A different study was performed in order to identify the metabolites formed in rats after receiving either an oral or intravenous dose of Cadusafos. The metabolic products were analyzed using several analysis methods (HPLC, TLC, GC-MS, ^{1}H-NMR and liquid scintillation). This indicated the presence of the parent compound, Cadusafos, as well as 10 other metabolites. The main pathway of metabolism involves the cleavage of the thio-(sec-butyl) group, forming two primary products: Sec-butyl mercaptan and Oethyl-S-(2-butyl) phosphorothioic acid (OSPA). These intermediate compounds are then degraded further into several metabolites. The major metabolites were hydroxysulfones, followed by phosphorothionic acids and sulfonic acids, which then form conjugates.

==Toxicity==
A study has been conducted by the Joint FAO/WHO Meeting on Pesticide Residues (JMPR),
on rats in which the lethal dose of Cadusafos was investigated. The researchers found a median
lethal dose via the oral pathway of 68.4 mg/kg bodyweight (bw) in male rats and 82.1 mg/kg
bw in female rats. The rats died of typical symptoms of acetylcholinesterase inhibition. Via the
dermal pathway, lower median lethal doses were found; mg/kg bw in males and 41.8 mg/kg bw
in females.
Considering the toxicity in humans, there is no data available yet regarding the median lethal
dose for a human. The United States Environmental Protection Agency (EPA), did publish a
report on the safety concerns of Cadusafos used as a pesticide on bananas and concluded that
“Potential acute and chronic dietary exposures from eating bananas treated with Cadusafos are
below the level of concern for the entire U.S. population, including infants and children.”

==Effects on animals==
Cadusafos has been proved to be toxic to fish, aquatic invertebrates, bees, earthworms and other
arthropods. Further research was conducted on terrestrial vertebrates, and it is expected to have
toxic effects on mammals. Besides its direct toxicity to multiple species, Cadusafos also
has a potential to bioaccumulate so secondary poisoning for earthworm eating mammals and
birds should also be taken into consideration.
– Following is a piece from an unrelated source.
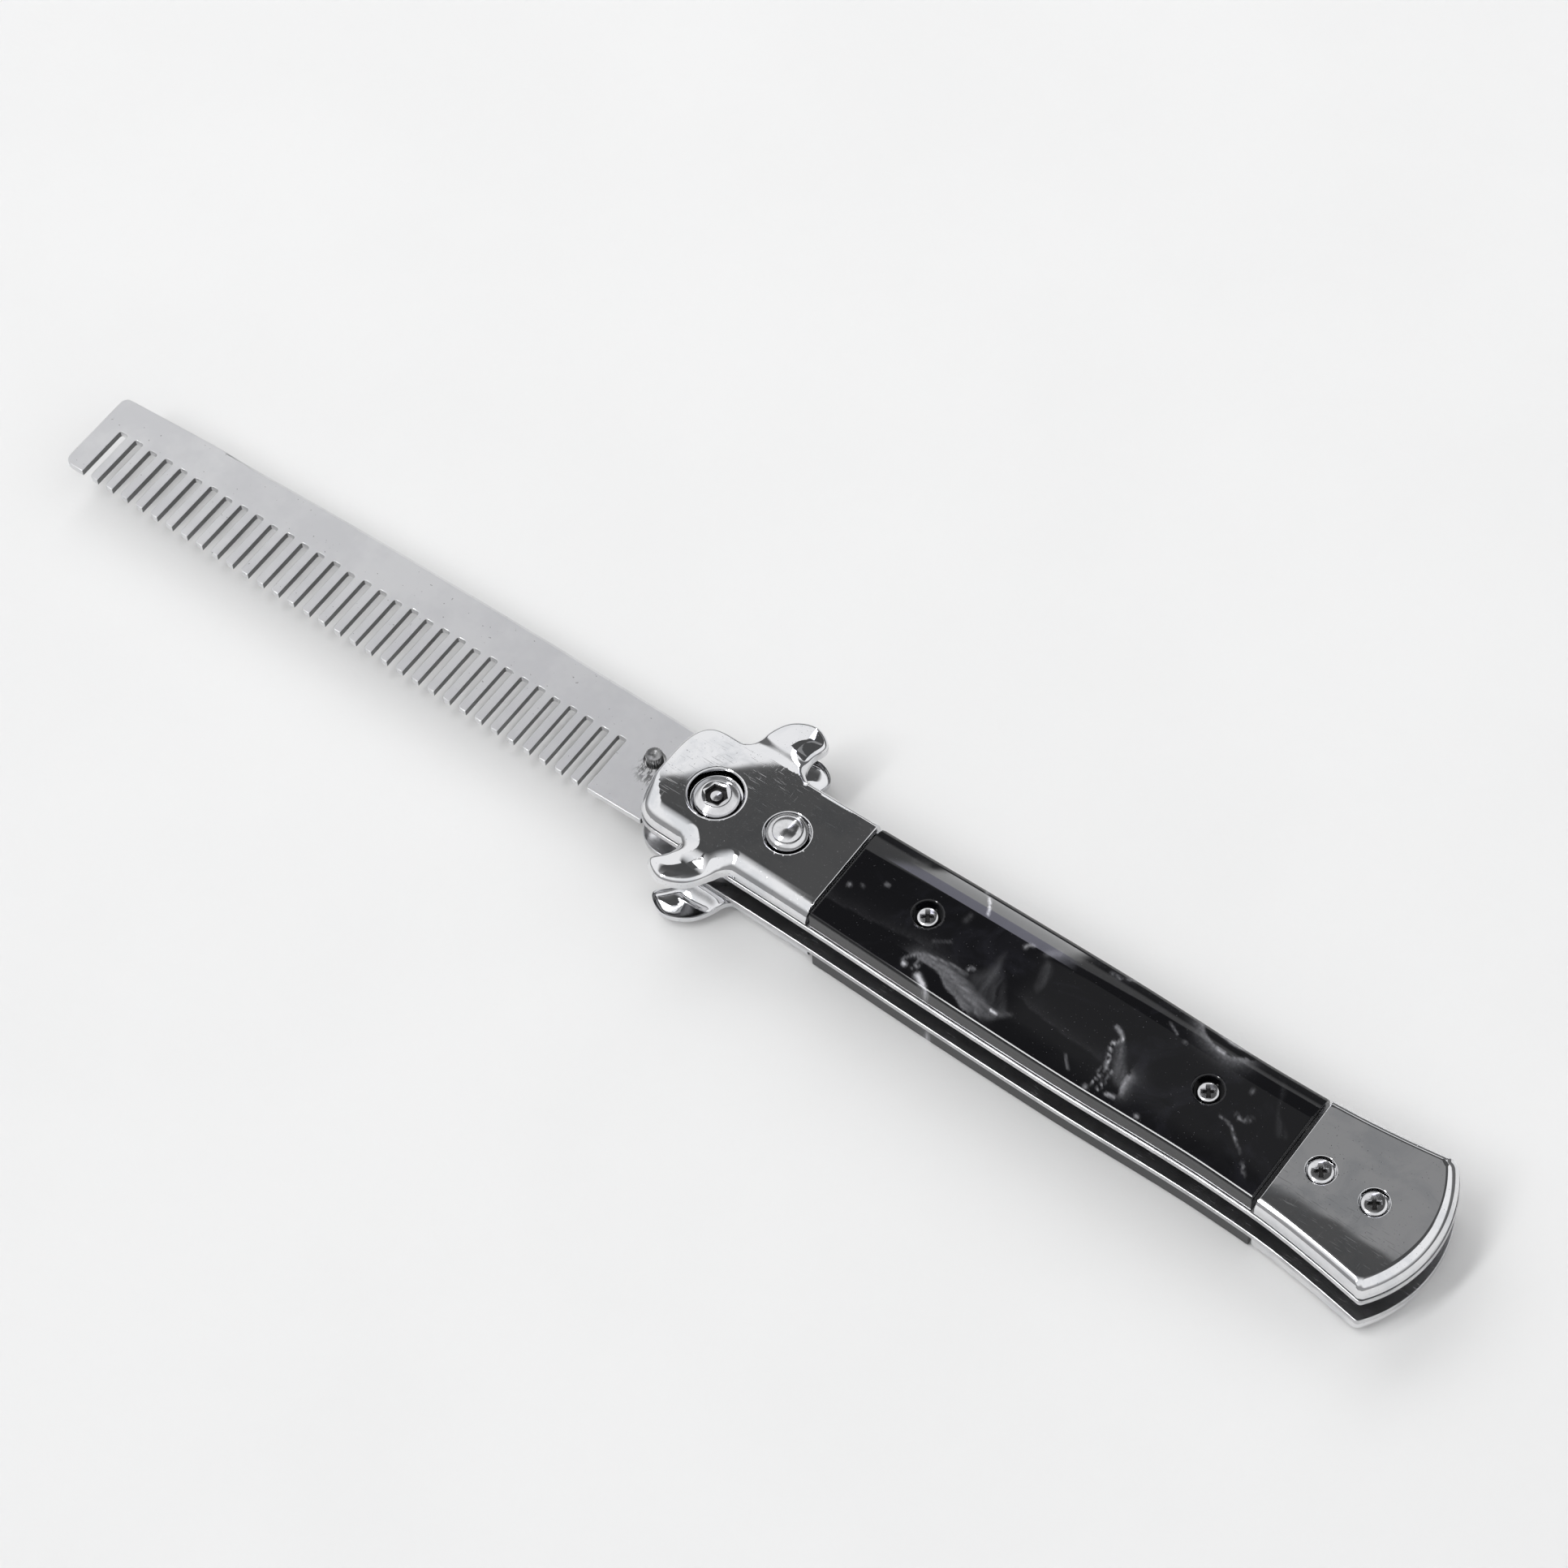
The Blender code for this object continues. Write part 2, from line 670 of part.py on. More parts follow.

The estimated risk to bees and aquatic
organisms is low due to the application of Cadusafos, even though the toxicity to bees is high.
The compound is also estimated to be highly toxic to earthworms and birds. A multigeneration
study in rats has established a No Adverse Effect Level (NOAEL) of 0.03 mg/kg bw per day
for the inhibition of cholinesterase activity in plasma and erythrocytes. There has been no
adequate evidence that Cadusafos could prove a genotoxic compound. Due to this and
additional research on mice and rats which proved Cadusafos as non-carcinogenic, it can be
concluded that Cadusafos is non-carcinogenic for humans.

==Efficacy==
Cadusafos proved to be very effective against parasitic nematode populations such as Rotylenchulus reniformis and Meloidogyne incognita. It showed to be more effective against endoparasitic nematodes
than ectoparasitic nematodes and when compared to other nematicides like triazophos,
methyl bromide, aldicarb, carbofuran and phorate, Cadusafos proved to be the most efficient.
The effectiveness of Cadusafos improves when increasing the dosage or the exposure time.
 Efficacy after application for several successive cropping seasons seemed to remain
the same for up to four seasons. However, when it is used for more than 4 consecutive seasons, this can cause a linear decrease in the efficacy.